On fuel poverty, given the criticisms by the Secretary of State’s own advisory body and the fact that the number of people in fuel poverty has gone up from 1 million to 4 million, will he give a categorical promise that none of the policies that he has announced will adversely affect those on low incomes—not just the 800,000 whom he mentioned in his statement, but the millions of people on low incomes—and that they will not be forced to pay the bills for the policy that he has announced? Will the bills fall on the private sector, with its big profits, and on those of us who can afford to pay, so that in the end we have a fairer Britain, not just a greener Britain?
The Secretary of State knows that my party does not share the Labour-Tory love-in with the nuclear industry. Is it not true that no new UK nuclear power station has ever been built on time or to budget? Is it not also true that the more that he and his friends cosy up to the nuclear industry, the more likely it is that the renewables industry will not get the support and technological investment that it needs?
On the grid, I welcome what the Secretary of State has said as far as it goes, but how soon will there be flexible access, which has been denied for years, so that people can start to contribute as they have been waiting to do? Are we as a country now committed to the European super-grid? If so, what are we going to do about it?
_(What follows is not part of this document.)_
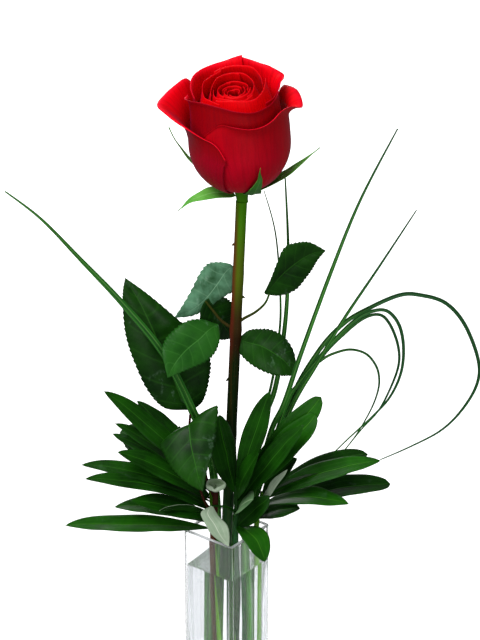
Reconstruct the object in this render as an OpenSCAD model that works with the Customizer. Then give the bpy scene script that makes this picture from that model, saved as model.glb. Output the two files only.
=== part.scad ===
// Dressed square glass bud vase: the vase, one long-stemmed rose, three foliage
// sprigs, a pruned rose twig and a bunch of bear grass.
// Millimetres. Origin at the middle of the vase's foot, +Z up, -Y is the front.

/* [Vase] */
// Outside width across two flat sides
vase_side = 38; // [38:0.5:40]
// Height of the vase
vase_height = 200; // [190:1:203]
// Thickness of the glass wall
wall = 2.5; // [1.5:0.25:3]
// Thickness of the solid glass foot
foot_thickness = 12; // [6:1:12]
// Radius of the outside corners
corner_radius = 3; // [2:0.5:5]
// Turn of the vase about its upright axis, in degrees
vase_turn = 52; // [45:1:60]

/* [Rose] */
// Diameter of the rose stem
rose_stem_d = 6.4; // [4:0.2:6.6]
// Radius of the bloom at its widest
bloom_radius = 28.5; // [27:0.5:30]
// Height of the rim of the second ring of petals above the base of the bloom
bloom_height = 69; // [66:1:72]
// Thickness of a petal
petal_thickness = 0.6; // [0.4:0.1:0.8]

/* [Foliage] */
// Thickness of a sprig leaf at its midrib
leaf_thickness = 0.7; // [0.5:0.1:1]
// Thickness of a rose leaflet at its midrib
leaflet_thickness = 0.7; // [0.5:0.1:1]
// Width of a bear grass blade
grass_width = 2.2; // [1.6:0.2:2.6]
// Thickness of a bear grass blade
grass_thickness = 0.9; // [0.6:0.1:1.2]

/* [Hidden] */
gap = 0.5;                        // clearance under the stems
foot_top = foot_thickness + gap;  // where the cut stems stand

// ---------- vectors ----------
function unit(v) = v / norm(v);
function mix(a, b, t) = a + (b - a) * t;
// across and up directions of a leaf whose midrib runs along c, rolled by r degrees
function side_of(c) = unit(cross(c, abs(c[2]) > 0.98 ? [0, 1, 0] : [0, 0, 1]));
function up_of(c, r) = unit(cross(side_of(c), c)) * cos(r) + side_of(c) * sin(r);

// ---------- skin over rings of points ----------
function ring_faces(n, k) = concat(
    [for (i = [0:n - 2], j = [0:k - 1]) [i * k + j, (i + 1) * k + (j + 1) % k, i * k + (j + 1) % k]],
    [for (i = [0:n - 2], j = [0:k - 1]) [i * k + j, (i + 1) * k + j, (i + 1) * k + (j + 1) % k]],
    [for (j = [1:k - 2]) [0, j, j + 1]],
    [for (j = [1:k - 2]) [(n - 1) * k, (n - 1) * k + j + 1, (n - 1) * k + j]]);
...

Two last things, if I may. First, are we going to—
Mr. Speaker: Order. May I say to the hon. Gentleman that if there are two last things, they need to be two very brief last things, because he is already over time?
Simon Hughes: Mr. Speaker, I am grateful.
Are we committed to decarbonising the power sector fully by 2030? And, what will the Government do to help the biofuels industry? Many small businesses have supported it but now believe that it is being regulated out of existence. For example, it has produced fuel from used chip fat and wants to contribute to a new renewables industry, but it has been told that it cannot do that in the future.
Edward Miliband: The Liberal spokesman asks serious questions that deserve answers. Let me try to answer them as best as I can.
We had discussions with Vestas, but I want to make it clear that it never wanted grants or money to persuade it to stay in this country. The option was obviously considered with the company, but there were two factors in its decision.
The first aspect is that it was making turbines for America, where it had a factory. The second aspect is related to the hon. Gentleman’s point about renewables, and is a big issue for everyone in the House. It is about planning—not so much the planning rules, because we are changing them, although unfortunately the Opposition want to reverse that change, but the question of whether one can get onshore wind turbines built. Vestas’ speciality is onshore wind, and that requires political persuasion—a hard job for all parts of the House. The job is to persuade people that although onshore wind turbines may be unsightly to some, the bigger threat to the countryside is not wind turbines but climate change. Of course there are areas where wind turbines would be inappropriate, and we have proposals today in our renewable energy strategy about how we can work with local people to site the turbines more sensitively, but they have to go somewhere, and we all need to focus on that necessity.
We are proceeding with the investments via the European Investment Bank, the money will be going out of the door soon—in the autumn, I think—and we are going as fast as we can. If there is an issue about meetings with representatives, I am happy to address it.
On fuel poverty, the hon. Gentleman is right to say that we face a massive challenge. It will be an even bigger challenge in the future. I am happy to work together on the issue, but we need to find all the ways to tackle fuel poverty that we can. Reforming social tariffs is a good start, but if there are other ways we should definitely use them, because given the upward pressures on prices, fuel poverty will be a big challenge over the next decade—and, frankly, beyond that.
The hon. Gentleman and I disagree about nuclear energy. I am not engaged in a love-in with the nuclear industry, but I do think that nuclear energy has an important role to play. On grid access, I said that the new plans would be in place within a year, and that that is how we will speed up the connections, because I did not want the stand-off between the industry and Ofgem to continue.
The super-grid is an interesting idea, but it is expensive. None the less, we are happy to explore it, and we are doing so. I would be happy to talk to the hon. Gentleman separately about some of the other questions that he raised.